The takeaway is clear: what you do today affects what you’ll be able to protect tomorrow. Whether you’re facing litigation or simply trying to remain insurable, the importance of sound policy, solid training, and defensible procedures cannot be overstated.
Why Early Engagement Changes Everything
One of the most effective ways we’ve seen expert witness services make an impact is when they’re brought in early—well before depositions or court dates. Early engagement means time to review surveillance before it’s overwritten, interview staff while memories are fresh, and assess training documentation before arguments are locked in.
When we’re retained at the beginning of a case or concern, our feedback often influences how attorneys shape their strategy. We can flag potential vulnerabilities in a venue’s defense, or uncover elements that strengthen a plaintiff’s case long before discovery.
This proactive approach not only reduces the risk of surprises—it empowers all parties with the clarity they need to negotiate from a place of strength.
Bridging the Gap Between Operations and Liability
One of the most powerful aspects of expert witness testimony in nightlife-related cases is its ability to bridge two very different worlds: daily operations and legal expectations. The language of law is not the language of bar shifts, and vice versa.
Our work exists in that middle space.
We translate operational actions—like how a security guard approached a fight or how a bartender handled an ID check—into the legal framework that courts require.

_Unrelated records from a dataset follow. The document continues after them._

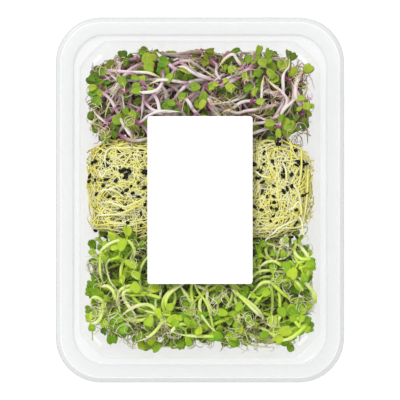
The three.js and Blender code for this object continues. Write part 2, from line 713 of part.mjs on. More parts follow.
// A seed coat, angular and a little flat, at the end of a leek sprout
function grainSolid({ crown, heading, kind: { grain } }) {
  const shape = new THREE.OctahedronGeometry(0.5, 0);
  shape.scale(grain.length, grain.thick, grain.width);
  shape.rotateZ(heading);
  shape.translate(crown.x, crown.y, crown.z);
  shape.deleteAttribute("normal");
  shape.deleteAttribute("uv");
  const { attributes, index } = mergeVertices(shape);
  const threes = (list) =>
    Array.from({ length: list.length / 3 }, (_, i) => [...list.slice(3 * i, 3 * i + 3)]);
  return solidFrom(threes(attributes.position.array), threes(index.array));
}

// Seed coats that lie loose in the bed, as places to sink one in
function strewnGrains(random, pile, bed) {
  return Array.from({ length: bed.grains }, () => {
    const x = BED_HALF_WIDTH * between(random, [-0.9, 0.9]);
    const y = middleOf(bed) + halfOf(bed) * between(random, [-0.85, 0.85]);
    const heading = Math.PI * random();
    const crown = new THREE.Vector3(x, y, pile.under({ x, y }, 0.5) + bed.kind.grain.width / 2 - SINK);
    pile.raise(crown, bed.kind.grain.length / 2, crown.z + bed.kind.grain.width / 2);
    return { crown, heading, kind: bed.kind };
  });
}

function sproutSolid(sprout) {
  const pieces = sprout.leaves.map((leaf) => leafSolid(leaf, sprout.crown));
  if (sprout.kind.grain) pieces.push(grainSolid(sprout));
  return pieces.reduce((whole, piece) => whole.add(piece), rodSolid(sprout));
}

// Materials
const MATERIALS = {
  tray: { color: "#eef1f1", roughness: 0.12, transparent: true, opacity: 0.35 },
  film: { color: "#fbfcfc", roughness: 0.08, transparent: true, opacity: 0.15 },
  label: { color: "#fdfdfd", roughness: 0.45 },
  red_radish: { color: "#8f6a70", roughness: 0.55 },
  leek: { color: "#dcd883", roughness: 0.5 },
  green_radish: { color: "#7fa32f", roughness: 0.5 },
};

function addPiece(group, name, geometry, finish) {
  const material = new THREE.MeshStandardMaterial({ ...MATERIALS[finish], metalness: 0 });
  const piece = new THREE.Mesh(geometry, material);
  piece.name = name;
  group.add(piece);
  return piece;
}

// Assembly
const mix = new THREE.Group();

addPiece(mix, "tray", geometryOf(traySolid()), "tray");

const [FILM_WIDTH, FILM_LENGTH] = [TRAY_WIDTH - 2 * FILM_INSET, TRAY_LENGTH - 2 * FILM_INSET];
const film = sheetGeometry(FILM_WIDTH, FILM_LENGTH, FILM_CORNER, FILM_THICK, FILM_ARC_PIECES);
addPiece(mix, "film", film, "film").position.z = TRAY_HEIGHT;

const label = sheetGeometry(LABEL_WIDTH, LABEL_LENGTH, LABEL_CORNER, LABEL_THICK, LABEL_ARC_PIECES);
addPiece(mix, "label", label, "label").position.z = TRAY_HEIGHT + FILM_THICK;

for (const bed of BEDS) {
  const random = randomStream(bed.seed);
  const pile = new Pile(bed);
  const fused = laySprouts(random, pile, bed, bed.fused, -SINK);
  const rooted = [...fused.map(sproutSolid), ...strewnGrains(random, pile, bed).map(grainSolid)];
  const whole = rooted.reduce((joined, sprout) => joined.add(sprout), coreSolid(bed));
  addPiece(mix, `${bed.name}_bed`, geometryOf(largestBody(whole)), bed.name);
  const loose = bed.routes
    ? layRoutes(random, pile, bed, CLEAR)
    : laySprouts(random, pile, bed, bed.loose, CLEAR);
  loose.forEach((sprout, i) => {
    const number = String(i + 1).padStart(2, "0");
    addPiece(mix, `${bed.name}_sprout_${number}`, geometryOf(largestBody(sproutSolid(sprout))), bed.name);
  });
}

export default mix;
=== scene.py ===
"""Spicy sprout mix: red radish, leek and green radish sprouts in a clear tray with a sealed film and a label.

Sizes are in millimetres until a mesh is made, which is in metres. +Y points to the red radish end.
"""

import math
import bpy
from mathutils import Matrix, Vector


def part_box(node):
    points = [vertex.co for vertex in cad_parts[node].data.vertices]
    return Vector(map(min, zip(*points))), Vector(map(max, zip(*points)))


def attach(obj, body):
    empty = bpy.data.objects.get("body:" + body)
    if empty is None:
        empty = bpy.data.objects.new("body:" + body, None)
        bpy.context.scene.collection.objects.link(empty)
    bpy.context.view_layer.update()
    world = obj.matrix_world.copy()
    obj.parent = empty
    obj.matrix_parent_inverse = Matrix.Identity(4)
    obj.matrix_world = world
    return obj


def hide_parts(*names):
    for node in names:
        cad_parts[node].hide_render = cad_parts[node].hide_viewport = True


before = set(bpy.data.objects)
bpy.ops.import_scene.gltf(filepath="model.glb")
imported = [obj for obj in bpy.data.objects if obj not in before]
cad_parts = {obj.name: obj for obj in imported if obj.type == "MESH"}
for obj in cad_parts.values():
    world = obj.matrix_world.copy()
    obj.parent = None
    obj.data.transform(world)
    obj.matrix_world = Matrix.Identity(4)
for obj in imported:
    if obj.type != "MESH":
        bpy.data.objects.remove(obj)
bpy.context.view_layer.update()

from types import SimpleNamespace

import bpy
import numpy as np

bl_info = {
    "name": "Spicy sprout mix",
    "version": (1, 0, 0),
    "blender": (4, 5, 0),
    "location": "View3D > Sidebar > Sprout Mix",
    "description": "Three beds of sprouts in a clear tray, with its film and label",
    "category": "Add Mesh",
}

MM = 0.001


def in_mm(corner):
    return np.array(corner) / MM


def changed(base, **changes):
    """The same values with some of them changed or added."""
    return SimpleNamespace(**{**vars(base), **changes})


# Stage
FLOOR_HALF = 1500
FLOOR_GAP = 0.05
KEY_SIZE = 18  # how wide the lamp shows, in degrees
KEY_TURN = (-32, -24, 0)  # and how it is turned

# Tray, from the frame
TRAY_LOW, TRAY_HIGH = (in_mm(corner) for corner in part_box("tray"))
FILM_LOW, FILM_HIGH = (in_mm(corner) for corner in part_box("film"))
LABEL_LOW, LABEL_HIGH = (in_mm(corner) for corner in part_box("label"))
TRAY_WIDTH, TRAY_LENGTH, TRAY_HEIGHT = TRAY_HIGH - TRAY_LOW
SHEET = 0.7
LIP_DROP = 2.4
STEP_DROP = 1.9
LEDGE_TOP = TRAY_HEIGHT - STEP_DROP
WALL_TOP = LEDGE_TOP - 0.9
WALL_MIDDLE = 21
WALL_FOOT = 5.2
WALL_INSET = 12.3  # at the wall's top
WALL_SLOPE = 0.075
WALL_CORNER = 12
FLOOR_TOP = SHEET
RIM_BAND = (31, 35)  # heights between which the plastic starts to show more


def wall_inset(z):
    return WALL_INSET + WALL_SLOPE * (WALL_TOP - z)


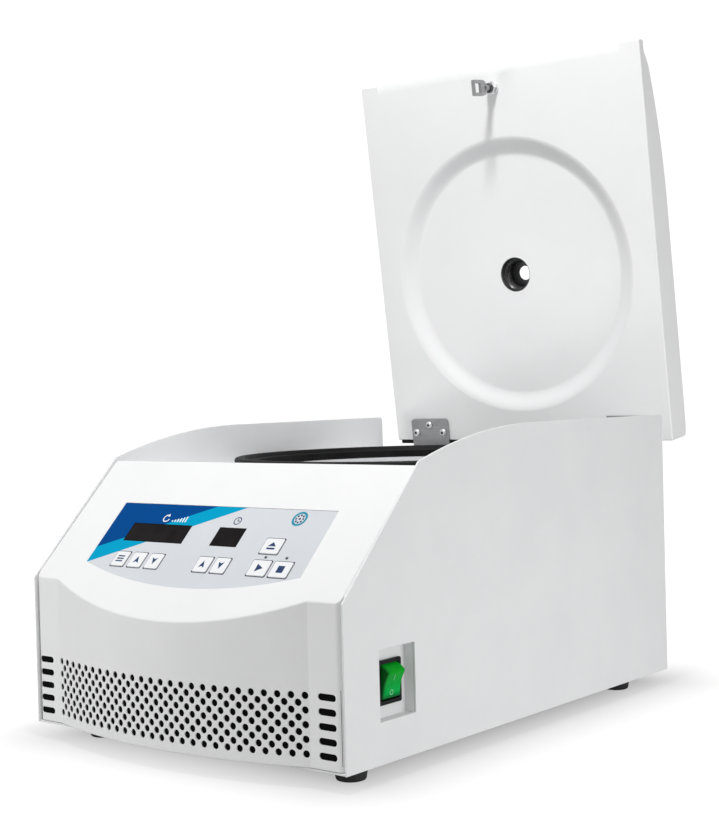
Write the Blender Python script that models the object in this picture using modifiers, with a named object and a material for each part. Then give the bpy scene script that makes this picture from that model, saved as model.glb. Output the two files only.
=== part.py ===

We help judges and jurors understand what’s reasonable, what’s standard, and what falls short. This isn’t theory; it’s actionable, context-aware insight that’s both understandable and authoritative.
Venue operators often tell us that our assessments help them see their business through a new lens. What seemed like routine behavior becomes, under review, a pattern with legal risk. What appeared to be a harmless shortcut is revealed to be a potential policy breach.
This shift in perspective can be uncomfortable—but it’s also where change begins. And change is exactly what prevents the next claim, lawsuit, or settlement negotiation from happening in the first place.